#### SET TASK:
Copy out all of the data exactly as it appears.

•••••

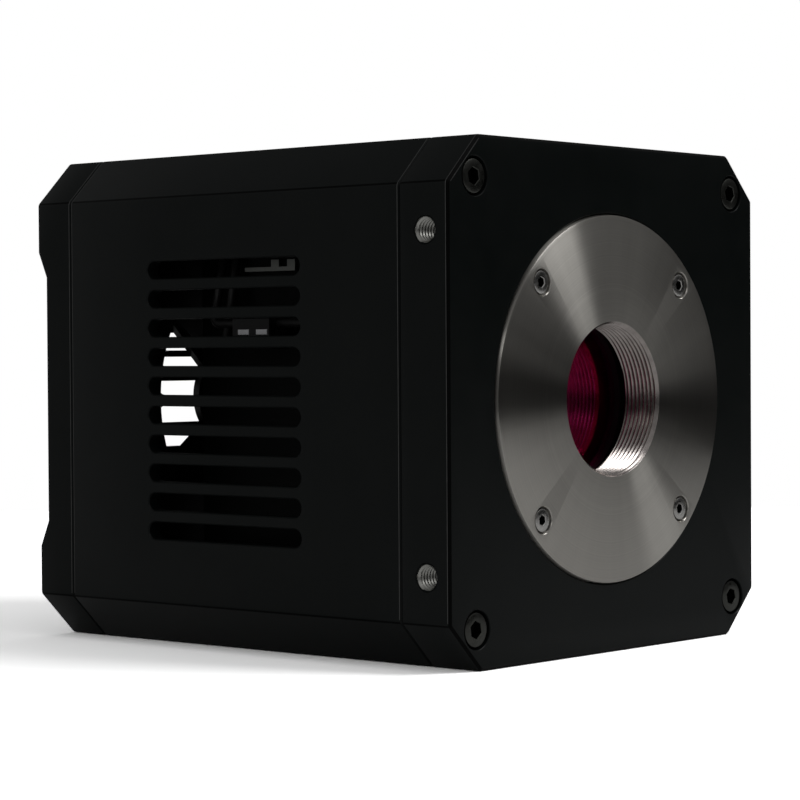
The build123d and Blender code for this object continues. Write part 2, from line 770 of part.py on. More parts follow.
plug_front, plug_rear = 44.0, 52.5
plug_x = -34.0
gutter_x = -30.95           # between the heat sink and the corner post
lead_z = board_top + 1.3    # leads enter their sockets at this height
fan_lead_wires = ((-28.9, fan_plug_y + 1), (-27.7, fan_plug_y - 1))

with BuildPart() as cooler_leads:
    for z in lead_heights:
        with BuildLine():
            inner_route = FilletPolyline((-cooler_size / 2 - 0.1, lead_y, z), (plug_x, lead_y, z),
                                         (plug_x, plug_front, z), radius=4)
        with BuildSketch(Plane(origin=inner_route @ 0, z_dir=inner_route % 0)):
            Circle(lead_radius)
        sweep()
    for z, y in zip(lead_heights, (lead_plug_y - 1.5, lead_plug_y + 1.5)):
        with BuildLine():
            outer_route = FilletPolyline((plug_x, plug_rear, z), (plug_x, y, z), (gutter_x, y, 26),
                                         (gutter_x, y, lead_z), (-23, y, lead_z), radius=1.7)
        with BuildSketch(Plane(origin=outer_route @ 0, z_dir=outer_route % 0)):
            Circle(lead_radius)
        sweep()

with BuildPart() as lead_plug:
    with BuildSketch(across(plug_front)):
        with Locations((plug_x, sum(lead_heights) / 2)):
            Rectangle(5.0, 5.6)
    extrude(amount=plug_front - plug_rear)
    chamfer(lead_plug.edges().filter_by(Axis.Y), 0.6)

with BuildPart() as fan_lead:
    for x, y in fan_lead_wires:
        with BuildLine():
            fan_route = FilletPolyline((x, fan_front, 27), (x, y, 27), (x, y, lead_z), (-23, y, lead_z),
                                       radius=1.2)
        with BuildSketch(Plane(origin=fan_route @ 0, z_dir=fan_route % 0)):
            Circle(0.55)
        sweep()

# ---- one STEP file for each piece ----
pieces = {
    "lens_mount_flange": lens_mount_flange, "flange_screws": flange_screws,
    "flange_o_ring": flange_o_ring, "front_housing": front_housing, "front_screws": front_screws,
    "side_thread_inserts": side_thread_inserts, "main_casing": main_casing,
    "rear_cover": rear_cover, "rear_screws": rear_screws, "sensor_chamber": sensor_chamber,
    "chamber_o_ring": chamber_o_ring, "window_retaining_ring": window_retaining_ring,
    "optical_window": optical_window, "window_o_ring": window_o_ring,
    "image_sensor": image_sensor, "sensor_cover_glass": sensor_cover_glass,
    "sensor_board": sensor_board, "cold_plate": cold_plate,
    "temperature_probe": temperature_probe, "sensor_spacers": sensor_spacers,
    "sensor_screws": sensor_screws, "thermoelectric_cooler": thermoelectric_cooler,
    "insulation_foam": insulation_foam, "chamber_gasket": chamber_gasket,
    "desiccant_tube": desiccant_tube, "heat_sink": heat_sink,
    "insulating_bushes": insulating_bushes, "heat_sink_screws": heat_sink_screws,
    "sink_clip": sink_clip,
    "fan_frame": fan_frame, "fan_bearings": fan_bearings, "fan_stator": fan_stator,
    "fan_windings": fan_windings, "fan_circuit_board": fan_circuit_board,
    "fan_rotor": fan_rotor, "fan_magnet": fan_magnet, "fan_shaft": fan_shaft,
    "fan_screws": fan_screws, "fan_nuts": fan_nuts, "fan_pads": fan_pads,
    "main_board": main_board,
    "board_standoffs": board_standoffs, "board_screws": board_screws,
    "control_chips": control_chips, "board_capacitors": board_capacitors,
    "board_connectors": board_connectors, "power_socket": power_socket,
    "usb_socket": usb_socket, "status_light": status_light, "sensor_cable": sensor_cable,
    "cooler_leads": cooler_leads, "lead_plug": lead_plug, "fan_lead": fan_lead,
}

os.makedirs("parts", exist_ok=True)
for name, piece in pieces.items():
    piece.part.label = name
    export_step(piece.part, f"parts/{name}.step")
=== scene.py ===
import json
from math import atan2, cos, degrees, hypot, pi, radians, sin, sqrt, tan

import bmesh
import bpy
from mathutils import Matrix, Quaternion, Vector


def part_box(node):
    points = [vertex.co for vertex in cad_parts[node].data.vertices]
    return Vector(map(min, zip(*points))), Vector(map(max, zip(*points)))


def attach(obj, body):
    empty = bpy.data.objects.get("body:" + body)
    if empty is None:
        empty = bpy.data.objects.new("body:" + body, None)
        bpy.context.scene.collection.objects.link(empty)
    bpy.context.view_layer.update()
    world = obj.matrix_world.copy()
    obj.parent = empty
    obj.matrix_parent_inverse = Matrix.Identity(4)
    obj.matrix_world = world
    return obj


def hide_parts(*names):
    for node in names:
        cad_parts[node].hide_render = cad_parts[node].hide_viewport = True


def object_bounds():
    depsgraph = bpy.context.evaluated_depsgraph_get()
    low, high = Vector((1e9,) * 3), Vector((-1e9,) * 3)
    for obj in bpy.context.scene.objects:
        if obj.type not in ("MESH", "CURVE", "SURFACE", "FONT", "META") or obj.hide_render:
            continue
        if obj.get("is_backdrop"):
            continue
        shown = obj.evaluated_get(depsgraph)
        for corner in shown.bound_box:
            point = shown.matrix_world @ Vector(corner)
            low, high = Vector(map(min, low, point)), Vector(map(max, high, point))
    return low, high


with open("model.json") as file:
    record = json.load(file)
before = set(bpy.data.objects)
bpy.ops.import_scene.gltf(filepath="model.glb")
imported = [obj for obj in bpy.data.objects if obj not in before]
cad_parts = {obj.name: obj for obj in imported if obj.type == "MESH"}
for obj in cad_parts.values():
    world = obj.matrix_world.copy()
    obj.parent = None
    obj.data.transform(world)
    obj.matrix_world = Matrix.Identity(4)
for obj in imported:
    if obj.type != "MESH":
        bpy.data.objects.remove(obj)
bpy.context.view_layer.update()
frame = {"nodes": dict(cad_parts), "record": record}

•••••

#### RESPONSE:
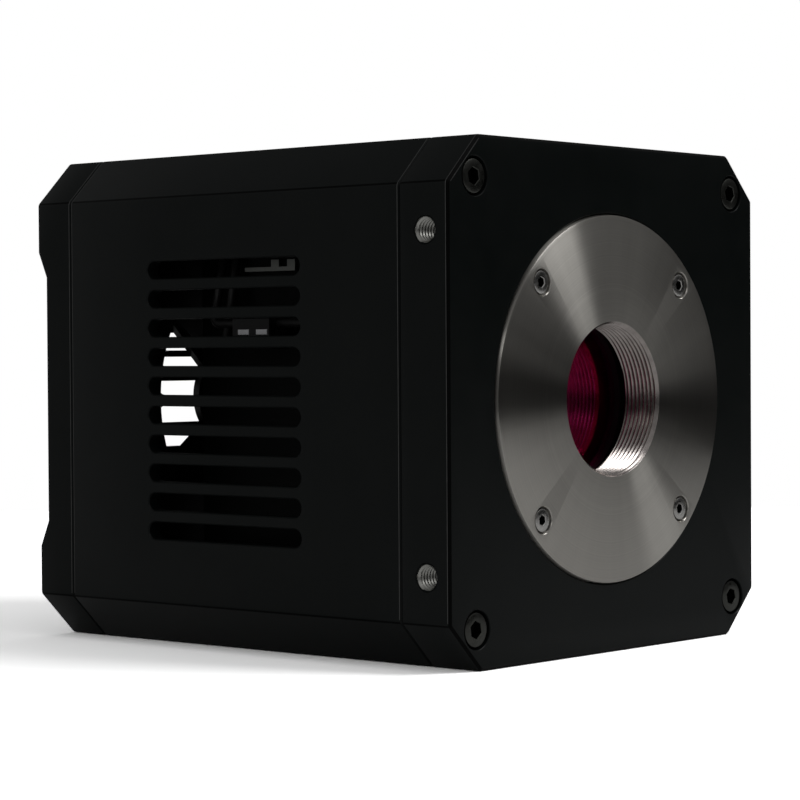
The build123d and Blender code for this object continues. Write part 2, from line 770 of part.py on. More parts follow.
plug_front, plug_rear = 44.0, 52.5
plug_x = -34.0
gutter_x = -30.95           # between the heat sink and the corner post
lead_z = board_top + 1.3    # leads enter their sockets at this height
fan_lead_wires = ((-28.9, fan_plug_y + 1), (-27.7, fan_plug_y - 1))

with BuildPart() as cooler_leads:
    for z in lead_heights:
        with BuildLine():
            inner_route = FilletPolyline((-cooler_size / 2 - 0.1, lead_y, z), (plug_x, lead_y, z),
                                         (plug_x, plug_front, z), radius=4)
        with BuildSketch(Plane(origin=inner_route @ 0, z_dir=inner_route % 0)):
            Circle(lead_radius)
        sweep()
    for z, y in zip(lead_heights, (lead_plug_y - 1.5, lead_plug_y + 1.5)):
        with BuildLine():
            outer_route = FilletPolyline((plug_x, plug_rear, z), (plug_x, y, z), (gutter_x, y, 26),
                                         (gutter_x, y, lead_z), (-23, y, lead_z), radius=1.7)
        with BuildSketch(Plane(origin=outer_route @ 0, z_dir=outer_route % 0)):
            Circle(lead_radius)
        sweep()

with BuildPart() as lead_plug:
    with BuildSketch(across(plug_front)):
        with Locations((plug_x, sum(lead_heights) / 2)):
            Rectangle(5.0, 5.6)
    extrude(amount=plug_front - plug_rear)
    chamfer(lead_plug.edges().filter_by(Axis.Y), 0.6)

with BuildPart() as fan_lead:
    for x, y in fan_lead_wires:
        with BuildLine():
            fan_route = FilletPolyline((x, fan_front, 27), (x, y, 27), (x, y, lead_z), (-23, y, lead_z),
                                       radius=1.2)
        with BuildSketch(Plane(origin=fan_route @ 0, z_dir=fan_route % 0)):
            Circle(0.55)
        sweep()

# ---- one STEP file for each piece ----
pieces = {
    "lens_mount_flange": lens_mount_flange, "flange_screws": flange_screws,
    "flange_o_ring": flange_o_ring, "front_housing": front_housing, "front_screws": front_screws,
    "side_thread_inserts": side_thread_inserts, "main_casing": main_casing,
    "rear_cover": rear_cover, "rear_screws": rear_screws, "sensor_chamber": sensor_chamber,
    "chamber_o_ring": chamber_o_ring, "window_retaining_ring": window_retaining_ring,
    "optical_window": optical_window, "window_o_ring": window_o_ring,
    "image_sensor": image_sensor, "sensor_cover_glass": sensor_cover_glass,
    "sensor_board": sensor_board, "cold_plate": cold_plate,
    "temperature_probe": temperature_probe, "sensor_spacers": sensor_spacers,
    "sensor_screws": sensor_screws, "thermoelectric_cooler": thermoelectric_cooler,
    "insulation_foam": insulation_foam, "chamber_gasket": chamber_gasket,
    "desiccant_tube": desiccant_tube, "heat_sink": heat_sink,
    "insulating_bushes": insulating_bushes, "heat_sink_screws": heat_sink_screws,
    "sink_clip": sink_clip,
    "fan_frame": fan_frame, "fan_bearings": fan_bearings, "fan_stator": fan_stator,
    "fan_windings": fan_windings, "fan_circuit_board": fan_circuit_board,
    "fan_rotor": fan_rotor, "fan_magnet": fan_magnet, "fan_shaft": fan_shaft,
    "fan_screws": fan_screws, "fan_nuts": fan_nuts, "fan_pads": fan_pads,
    "main_board": main_board,
    "board_standoffs": board_standoffs, "board_screws": board_screws,
    "control_chips": control_chips, "board_capacitors": board_capacitors,
    "board_connectors": board_connectors, "power_socket": power_socket,
    "usb_socket": usb_socket, "status_light": status_light, "sensor_cable": sensor_cable,
    "cooler_leads": cooler_leads, "lead_plug": lead_plug, "fan_lead": fan_lead,
}

os.makedirs("parts", exist_ok=True)
for name, piece in pieces.items():
    piece.part.label = name
    export_step(piece.part, f"parts/{name}.step")
=== scene.py ===
import json
from math import atan2, cos, degrees, hypot, pi, radians, sin, sqrt, tan

import bmesh
import bpy
from mathutils import Matrix, Quaternion, Vector


def part_box(node):
    points = [vertex.co for vertex in cad_parts[node].data.vertices]
    return Vector(map(min, zip(*points))), Vector(map(max, zip(*points)))


def attach(obj, body):
    empty = bpy.data.objects.get("body:" + body)
    if empty is None:
        empty = bpy.data.objects.new("body:" + body, None)
        bpy.context.scene.collection.objects.link(empty)
    bpy.context.view_layer.update()
    world = obj.matrix_world.copy()
    obj.parent = empty
    obj.matrix_parent_inverse = Matrix.Identity(4)
    obj.matrix_world = world
    return obj


def hide_parts(*names):
    for node in names:
        cad_parts[node].hide_render = cad_parts[node].hide_viewport = True


def object_bounds():
    depsgraph = bpy.context.evaluated_depsgraph_get()
    low, high = Vector((1e9,) * 3), Vector((-1e9,) * 3)
    for obj in bpy.context.scene.objects:
        if obj.type not in ("MESH", "CURVE", "SURFACE", "FONT", "META") or obj.hide_render:
            continue
        if obj.get("is_backdrop"):
            continue
        shown = obj.evaluated_get(depsgraph)
        for corner in shown.bound_box:
            point = shown.matrix_world @ Vector(corner)
            low, high = Vector(map(min, low, point)), Vector(map(max, high, point))
    return low, high


with open("model.json") as file:
    record = json.load(file)
before = set(bpy.data.objects)
bpy.ops.import_scene.gltf(filepath="model.glb")
imported = [obj for obj in bpy.data.objects if obj not in before]
cad_parts = {obj.name: obj for obj in imported if obj.type == "MESH"}
for obj in cad_parts.values():
    world = obj.matrix_world.copy()
    obj.parent = None
    obj.data.transform(world)
    obj.matrix_world = Matrix.Identity(4)
for obj in imported:
    if obj.type != "MESH":
        bpy.data.objects.remove(obj)
bpy.context.view_layer.update()
frame = {"nodes": dict(cad_parts), "record": record}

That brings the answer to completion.